- WHAT THE TASK REQUIRES
The records are to be restated in their entirety, word for word.

─── TASK INPUTS

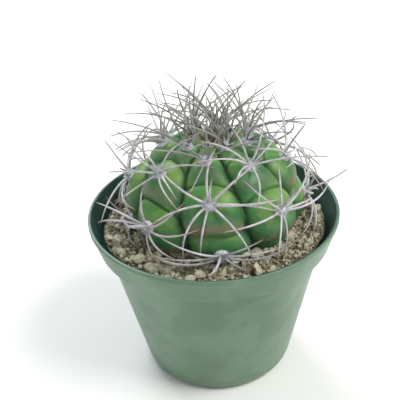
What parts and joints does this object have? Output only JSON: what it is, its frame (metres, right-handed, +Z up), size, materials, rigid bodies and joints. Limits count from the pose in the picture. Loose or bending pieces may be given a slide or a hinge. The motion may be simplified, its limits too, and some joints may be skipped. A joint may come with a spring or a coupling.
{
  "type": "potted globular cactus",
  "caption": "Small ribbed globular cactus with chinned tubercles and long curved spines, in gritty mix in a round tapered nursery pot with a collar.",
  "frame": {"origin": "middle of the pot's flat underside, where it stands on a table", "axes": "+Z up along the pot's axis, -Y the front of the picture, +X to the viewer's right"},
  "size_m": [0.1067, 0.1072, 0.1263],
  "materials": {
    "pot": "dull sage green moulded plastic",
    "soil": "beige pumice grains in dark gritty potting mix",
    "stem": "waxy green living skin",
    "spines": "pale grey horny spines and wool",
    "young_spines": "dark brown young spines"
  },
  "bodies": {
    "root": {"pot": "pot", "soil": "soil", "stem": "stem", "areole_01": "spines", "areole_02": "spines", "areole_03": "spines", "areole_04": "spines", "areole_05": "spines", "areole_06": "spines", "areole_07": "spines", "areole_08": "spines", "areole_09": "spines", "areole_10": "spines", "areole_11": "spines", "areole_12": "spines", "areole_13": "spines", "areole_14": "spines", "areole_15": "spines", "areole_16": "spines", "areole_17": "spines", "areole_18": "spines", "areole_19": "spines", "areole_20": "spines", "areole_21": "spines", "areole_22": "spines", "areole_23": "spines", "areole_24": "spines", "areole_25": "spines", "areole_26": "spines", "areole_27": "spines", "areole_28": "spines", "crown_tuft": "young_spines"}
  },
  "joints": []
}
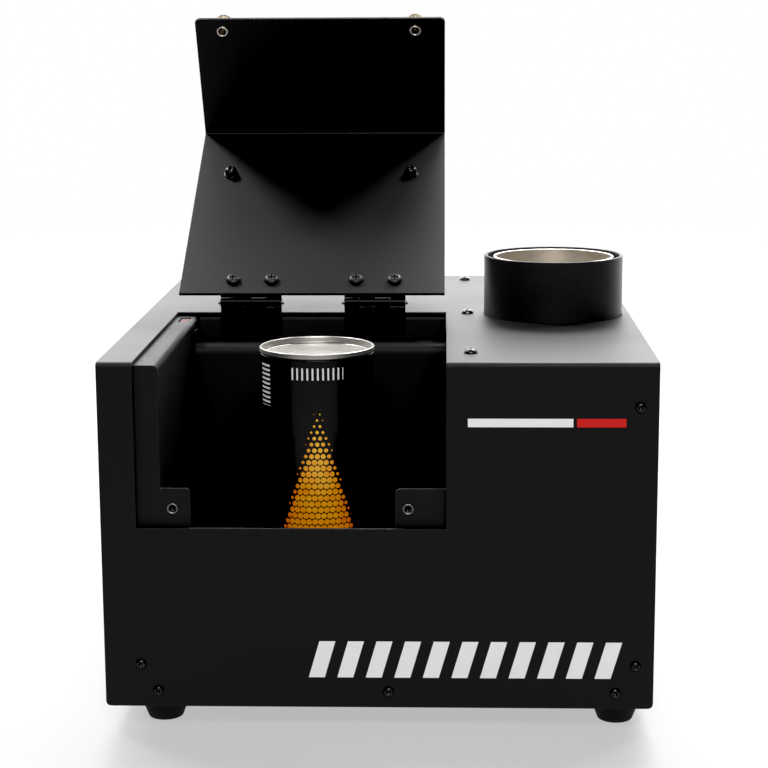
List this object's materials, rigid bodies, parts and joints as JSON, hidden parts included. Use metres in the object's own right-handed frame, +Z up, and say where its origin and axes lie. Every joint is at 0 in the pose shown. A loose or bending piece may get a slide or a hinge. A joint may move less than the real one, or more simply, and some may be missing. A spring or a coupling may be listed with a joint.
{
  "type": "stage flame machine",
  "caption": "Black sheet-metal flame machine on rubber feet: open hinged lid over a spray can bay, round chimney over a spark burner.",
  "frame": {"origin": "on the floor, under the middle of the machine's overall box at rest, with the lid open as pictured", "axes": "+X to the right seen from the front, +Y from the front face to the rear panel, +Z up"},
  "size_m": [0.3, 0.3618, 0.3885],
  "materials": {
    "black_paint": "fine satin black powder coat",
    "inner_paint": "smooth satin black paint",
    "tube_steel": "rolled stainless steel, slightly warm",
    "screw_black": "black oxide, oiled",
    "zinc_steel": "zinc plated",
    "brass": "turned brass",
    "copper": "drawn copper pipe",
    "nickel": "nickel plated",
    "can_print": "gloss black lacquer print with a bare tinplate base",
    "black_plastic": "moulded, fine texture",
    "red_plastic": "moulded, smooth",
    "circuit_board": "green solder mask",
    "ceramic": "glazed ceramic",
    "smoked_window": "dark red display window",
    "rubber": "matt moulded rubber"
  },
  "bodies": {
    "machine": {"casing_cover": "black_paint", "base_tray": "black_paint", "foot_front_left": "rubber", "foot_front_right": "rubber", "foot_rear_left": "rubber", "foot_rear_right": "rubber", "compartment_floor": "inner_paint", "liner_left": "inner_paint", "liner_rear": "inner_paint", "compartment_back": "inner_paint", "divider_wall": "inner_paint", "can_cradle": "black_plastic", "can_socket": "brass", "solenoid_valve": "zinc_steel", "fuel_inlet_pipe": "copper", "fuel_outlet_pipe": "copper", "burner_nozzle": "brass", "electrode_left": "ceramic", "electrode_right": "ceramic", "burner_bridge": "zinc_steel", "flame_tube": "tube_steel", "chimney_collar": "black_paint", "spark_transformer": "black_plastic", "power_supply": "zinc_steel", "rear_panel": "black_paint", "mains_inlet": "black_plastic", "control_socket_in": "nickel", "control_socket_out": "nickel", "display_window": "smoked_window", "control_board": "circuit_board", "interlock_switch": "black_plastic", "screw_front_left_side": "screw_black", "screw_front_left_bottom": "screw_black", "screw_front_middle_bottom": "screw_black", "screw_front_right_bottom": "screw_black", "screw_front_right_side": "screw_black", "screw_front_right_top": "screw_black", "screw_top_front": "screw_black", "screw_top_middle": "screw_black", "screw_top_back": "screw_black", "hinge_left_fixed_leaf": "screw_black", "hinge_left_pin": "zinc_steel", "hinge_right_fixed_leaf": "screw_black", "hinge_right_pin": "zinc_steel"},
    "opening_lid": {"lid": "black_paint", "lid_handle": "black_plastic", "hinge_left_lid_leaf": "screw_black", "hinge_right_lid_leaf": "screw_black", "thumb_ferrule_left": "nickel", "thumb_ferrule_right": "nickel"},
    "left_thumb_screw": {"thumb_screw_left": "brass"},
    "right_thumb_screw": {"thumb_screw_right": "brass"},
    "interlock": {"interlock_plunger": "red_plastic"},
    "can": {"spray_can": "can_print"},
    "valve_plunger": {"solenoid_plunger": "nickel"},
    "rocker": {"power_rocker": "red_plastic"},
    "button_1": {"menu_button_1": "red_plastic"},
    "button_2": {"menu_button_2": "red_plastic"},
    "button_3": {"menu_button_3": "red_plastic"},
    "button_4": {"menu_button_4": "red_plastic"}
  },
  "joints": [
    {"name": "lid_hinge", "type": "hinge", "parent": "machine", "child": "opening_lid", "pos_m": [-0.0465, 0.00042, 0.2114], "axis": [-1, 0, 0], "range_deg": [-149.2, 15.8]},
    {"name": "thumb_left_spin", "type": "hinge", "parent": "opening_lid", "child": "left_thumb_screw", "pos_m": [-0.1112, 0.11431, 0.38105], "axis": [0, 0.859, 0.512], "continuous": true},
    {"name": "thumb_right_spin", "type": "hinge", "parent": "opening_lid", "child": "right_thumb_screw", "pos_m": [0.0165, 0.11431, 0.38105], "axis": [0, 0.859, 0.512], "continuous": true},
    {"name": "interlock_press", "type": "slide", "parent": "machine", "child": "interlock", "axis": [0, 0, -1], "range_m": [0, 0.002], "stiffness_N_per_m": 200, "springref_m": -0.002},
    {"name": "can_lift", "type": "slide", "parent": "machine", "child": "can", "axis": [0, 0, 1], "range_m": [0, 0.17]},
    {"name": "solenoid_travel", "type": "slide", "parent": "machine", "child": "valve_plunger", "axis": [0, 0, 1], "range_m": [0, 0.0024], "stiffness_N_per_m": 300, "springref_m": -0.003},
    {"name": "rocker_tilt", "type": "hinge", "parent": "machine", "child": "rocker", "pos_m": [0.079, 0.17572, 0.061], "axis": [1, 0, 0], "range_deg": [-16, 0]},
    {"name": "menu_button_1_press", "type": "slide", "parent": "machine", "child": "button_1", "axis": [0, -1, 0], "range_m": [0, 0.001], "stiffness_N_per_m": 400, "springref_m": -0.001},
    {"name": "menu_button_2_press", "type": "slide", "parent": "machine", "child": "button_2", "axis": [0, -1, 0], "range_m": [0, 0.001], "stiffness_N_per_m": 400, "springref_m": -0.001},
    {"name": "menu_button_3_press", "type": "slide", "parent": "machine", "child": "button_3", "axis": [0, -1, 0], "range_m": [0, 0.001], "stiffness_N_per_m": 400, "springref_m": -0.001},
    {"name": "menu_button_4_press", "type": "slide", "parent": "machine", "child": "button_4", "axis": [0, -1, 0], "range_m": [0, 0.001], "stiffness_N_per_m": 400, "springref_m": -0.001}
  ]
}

──────

- RESULT OF THIS EXERCISE
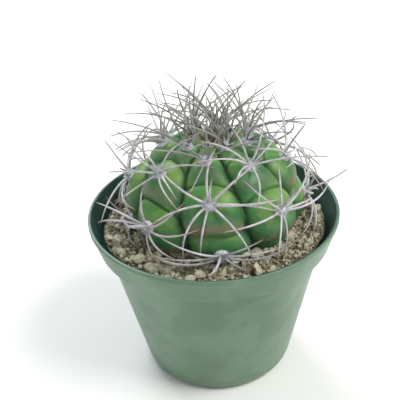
What parts and joints does this object have? Output only JSON: what it is, its frame (metres, right-handed, +Z up), size, materials, rigid bodies and joints. Limits count from the pose in the picture. Loose or bending pieces may be given a slide or a hinge. The motion may be simplified, its limits too, and some joints may be skipped. A joint may come with a spring or a coupling.
{
  "type": "potted globular cactus",
  "caption": "Small ribbed globular cactus with chinned tubercles and long curved spines, in gritty mix in a round tapered nursery pot with a collar.",
  "frame": {"origin": "middle of the pot's flat underside, where it stands on a table", "axes": "+Z up along the pot's axis, -Y the front of the picture, +X to the viewer's right"},
  "size_m": [0.1067, 0.1072, 0.1263],
  "materials": {
    "pot": "dull sage green moulded plastic",
    "soil": "beige pumice grains in dark gritty potting mix",
    "stem": "waxy green living skin",
    "spines": "pale grey horny spines and wool",
    "young_spines": "dark brown young spines"
  },
  "bodies": {
    "root": {"pot": "pot", "soil": "soil", "stem": "stem", "areole_01": "spines", "areole_02": "spines", "areole_03": "spines", "areole_04": "spines", "areole_05": "spines", "areole_06": "spines", "areole_07": "spines", "areole_08": "spines", "areole_09": "spines", "areole_10": "spines", "areole_11": "spines", "areole_12": "spines", "areole_13": "spines", "areole_14": "spines", "areole_15": "spines", "areole_16": "spines", "areole_17": "spines", "areole_18": "spines", "areole_19": "spines", "areole_20": "spines", "areole_21": "spines", "areole_22": "spines", "areole_23": "spines", "areole_24": "spines", "areole_25": "spines", "areole_26": "spines", "areole_27": "spines", "areole_28": "spines", "crown_tuft": "young_spines"}
  },
  "joints": []
}
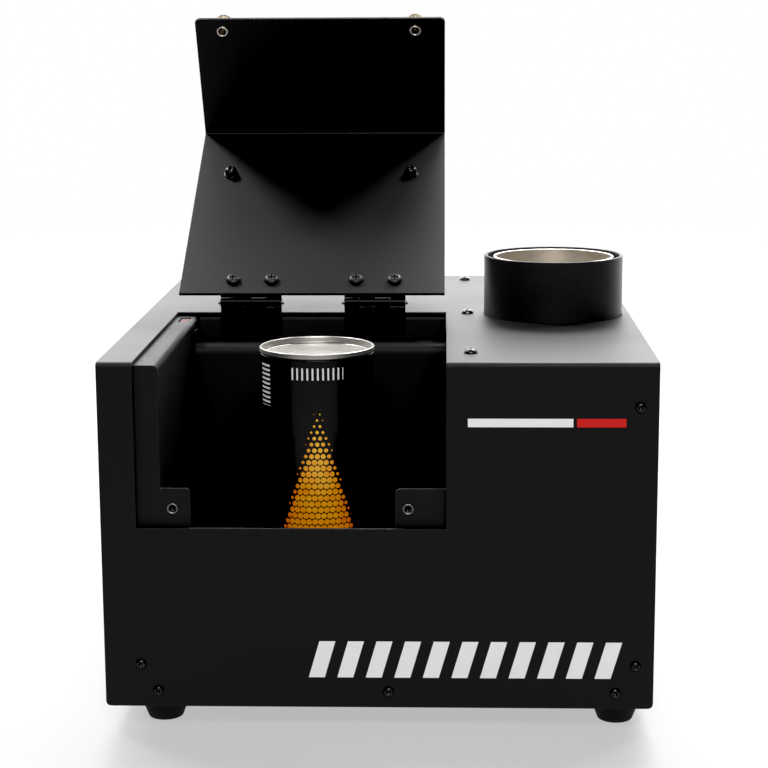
List this object's materials, rigid bodies, parts and joints as JSON, hidden parts included. Use metres in the object's own right-handed frame, +Z up, and say where its origin and axes lie. Every joint is at 0 in the pose shown. A loose or bending piece may get a slide or a hinge. A joint may move less than the real one, or more simply, and some may be missing. A spring or a coupling may be listed with a joint.
{
  "type": "stage flame machine",
  "caption": "Black sheet-metal flame machine on rubber feet: open hinged lid over a spray can bay, round chimney over a spark burner.",
  "frame": {"origin": "on the floor, under the middle of the machine's overall box at rest, with the lid open as pictured", "axes": "+X to the right seen from the front, +Y from the front face to the rear panel, +Z up"},
  "size_m": [0.3, 0.3618, 0.3885],
  "materials": {
    "black_paint": "fine satin black powder coat",
    "inner_paint": "smooth satin black paint",
    "tube_steel": "rolled stainless steel, slightly warm",
    "screw_black": "black oxide, oiled",
    "zinc_steel": "zinc plated",
    "brass": "turned brass",
    "copper": "drawn copper pipe",
    "nickel": "nickel plated",
    "can_print": "gloss black lacquer print with a bare tinplate base",
    "black_plastic": "moulded, fine texture",
    "red_plastic": "moulded, smooth",
    "circuit_board": "green solder mask",
    "ceramic": "glazed ceramic",
    "smoked_window": "dark red display window",
    "rubber": "matt moulded rubber"
  },
  "bodies": {
    "machine": {"casing_cover": "black_paint", "base_tray": "black_paint", "foot_front_left": "rubber", "foot_front_right": "rubber", "foot_rear_left": "rubber", "foot_rear_right": "rubber", "compartment_floor": "inner_paint", "liner_left": "inner_paint", "liner_rear": "inner_paint", "compartment_back": "inner_paint", "divider_wall": "inner_paint", "can_cradle": "black_plastic", "can_socket": "brass", "solenoid_valve": "zinc_steel", "fuel_inlet_pipe": "copper", "fuel_outlet_pipe": "copper", "burner_nozzle": "brass", "electrode_left": "ceramic", "electrode_right": "ceramic", "burner_bridge": "zinc_steel", "flame_tube": "tube_steel", "chimney_collar": "black_paint", "spark_transformer": "black_plastic", "power_supply": "zinc_steel", "rear_panel": "black_paint", "mains_inlet": "black_plastic", "control_socket_in": "nickel", "control_socket_out": "nickel", "display_window": "smoked_window", "control_board": "circuit_board", "interlock_switch": "black_plastic", "screw_front_left_side": "screw_black", "screw_front_left_bottom": "screw_black", "screw_front_middle_bottom": "screw_black", "screw_front_right_bottom": "screw_black", "screw_front_right_side": "screw_black", "screw_front_right_top": "screw_black", "screw_top_front": "screw_black", "screw_top_middle": "screw_black", "screw_top_back": "screw_black", "hinge_left_fixed_leaf": "screw_black", "hinge_left_pin": "zinc_steel", "hinge_right_fixed_leaf": "screw_black", "hinge_right_pin": "zinc_steel"},
    "opening_lid": {"lid": "black_paint", "lid_handle": "black_plastic", "hinge_left_lid_leaf": "screw_black", "hinge_right_lid_leaf": "screw_black", "thumb_ferrule_left": "nickel", "thumb_ferrule_right": "nickel"},
    "left_thumb_screw": {"thumb_screw_left": "brass"},
    "right_thumb_screw": {"thumb_screw_right": "brass"},
    "interlock": {"interlock_plunger": "red_plastic"},
    "can": {"spray_can": "can_print"},
    "valve_plunger": {"solenoid_plunger": "nickel"},
    "rocker": {"power_rocker": "red_plastic"},
    "button_1": {"menu_button_1": "red_plastic"},
    "button_2": {"menu_button_2": "red_plastic"},
    "button_3": {"menu_button_3": "red_plastic"},
    "button_4": {"menu_button_4": "red_plastic"}
  },
  "joints": [
    {"name": "lid_hinge", "type": "hinge", "parent": "machine", "child": "opening_lid", "pos_m": [-0.0465, 0.00042, 0.2114], "axis": [-1, 0, 0], "range_deg": [-149.2, 15.8]},
    {"name": "thumb_left_spin", "type": "hinge", "parent": "opening_lid", "child": "left_thumb_screw", "pos_m": [-0.1112, 0.11431, 0.38105], "axis": [0, 0.859, 0.512], "continuous": true},
    {"name": "thumb_right_spin", "type": "hinge", "parent": "opening_lid", "child": "right_thumb_screw", "pos_m": [0.0165, 0.11431, 0.38105], "axis": [0, 0.859, 0.512], "continuous": true},
    {"name": "interlock_press", "type": "slide", "parent": "machine", "child": "interlock", "axis": [0, 0, -1], "range_m": [0, 0.002], "stiffness_N_per_m": 200, "springref_m": -0.002},
    {"name": "can_lift", "type": "slide", "parent": "machine", "child": "can", "axis": [0, 0, 1], "range_m": [0, 0.17]},
    {"name": "solenoid_travel", "type": "slide", "parent": "machine", "child": "valve_plunger", "axis": [0, 0, 1], "range_m": [0, 0.0024], "stiffness_N_per_m": 300, "springref_m": -0.003},
    {"name": "rocker_tilt", "type": "hinge", "parent": "machine", "child": "rocker", "pos_m": [0.079, 0.17572, 0.061], "axis": [1, 0, 0], "range_deg": [-16, 0]},
    {"name": "menu_button_1_press", "type": "slide", "parent": "machine", "child": "button_1", "axis": [0, -1, 0], "range_m": [0, 0.001], "stiffness_N_per_m": 400, "springref_m": -0.001},
    {"name": "menu_button_2_press", "type": "slide", "parent": "machine", "child": "button_2", "axis": [0, -1, 0], "range_m": [0, 0.001], "stiffness_N_per_m": 400, "springref_m": -0.001},
    {"name": "menu_button_3_press", "type": "slide", "parent": "machine", "child": "button_3", "axis": [0, -1, 0], "range_m": [0, 0.001], "stiffness_N_per_m": 400, "springref_m": -0.001},
    {"name": "menu_button_4_press", "type": "slide", "parent": "machine", "child": "button_4", "axis": [0, -1, 0], "range_m": [0, 0.001], "stiffness_N_per_m": 400, "springref_m": -0.001}
  ]
}